Proper shaft diameter?


----------



## FSUDrew99 (Feb 3, 2015)

topnative2 said:


> to much weight on the roller.....lower it a little... or raise the bunks and take some weight off
> 
> Proper shaft diameter?


Problem is it's at it's lowest setting unless I drill holes for the bracket lower on that cross member brace, which idk how good of an idea that is. 

The shaft for the roller is the correct size as well.


----------



## topnative2 (Feb 22, 2009)

can u move the bunks in? or up?
what boat?


----------



## FSUDrew99 (Feb 3, 2015)

I'm sure I can just add another 2x under the existing bunk and bring it up higher to take less load off the roller but I think that will put the keel winch ring right in line with the bow roller as it it's below it now when winched up.

The boat is a BT Osprey so super light anyways.


----------



## lemaymiami (Feb 9, 2007)

Unless you're tearing up that keel roller (and I mean destroying it...) I would leave it as is... The poly rollers are slicker than the old rubber rollers and your hull will slide across and not turn the roller until there's a good amount of weight on it.... If it turns free with no weight and finally begins turning with substantial weight (If I'm reading you correctly...)... I wouldn't worry at all...

I tow 20,000 miles every year (and have for many years now) so I've been forced to learn a thing or two about trailers.
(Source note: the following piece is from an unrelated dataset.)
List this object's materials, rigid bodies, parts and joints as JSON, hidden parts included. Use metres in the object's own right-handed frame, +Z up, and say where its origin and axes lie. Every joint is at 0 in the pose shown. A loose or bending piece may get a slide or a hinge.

This past weekend I replaced one fender, three sidelights, and a PowerWinch cable on my trailer... That was after removing every roller (I run an EZ Loader with 16 rollers) and replacing all the washers and hog clips... My current trailer has around 250,000 miles on it.... My previous one had 350,000 miles.

Aren't boats fun?


----------



## FSUDrew99 (Feb 3, 2015)

Yea you're telling me. 


lemaymiami said:


> Unless you're tearing up that keel roller (and I mean destroying it...) I would leave it as is... The poly rollers are slicker than the old rubber rollers and your hull will slide across and not turn the roller until there's a good amount of weight on it.... If it turns free with no weight and finally begins turning with substantial weight (If I'm reading you correctly...)... I wouldn't worry at all...
> 
> I tow 20,000 miles every year (and have for many years now) so I've been forced to learn a thing or two about trailers. This past weekend I replaced one fender, three sidelights, and a PowerWinch cable on my trailer... That was after removing every roller (I run an EZ Loader with 16 rollers) and replacing all the washers and hog clips... My current trailer has around 250,000 miles on it.... My previous one had 350,000 miles.
> 
> Aren't boats fun?


The keel roller only has a few nicks in it but you're right they are soft. If anything it'll make a small smudge on the keel if slid across that can be cleaned off I'm sure.


----------



## Capnredfish (Feb 1, 2012)

Mine has never rolled either. Might be lack of weight and not enough friction to roll it. Who knows. Mine is 10 years old now and nearing time to be replaced. Not worried about it


----------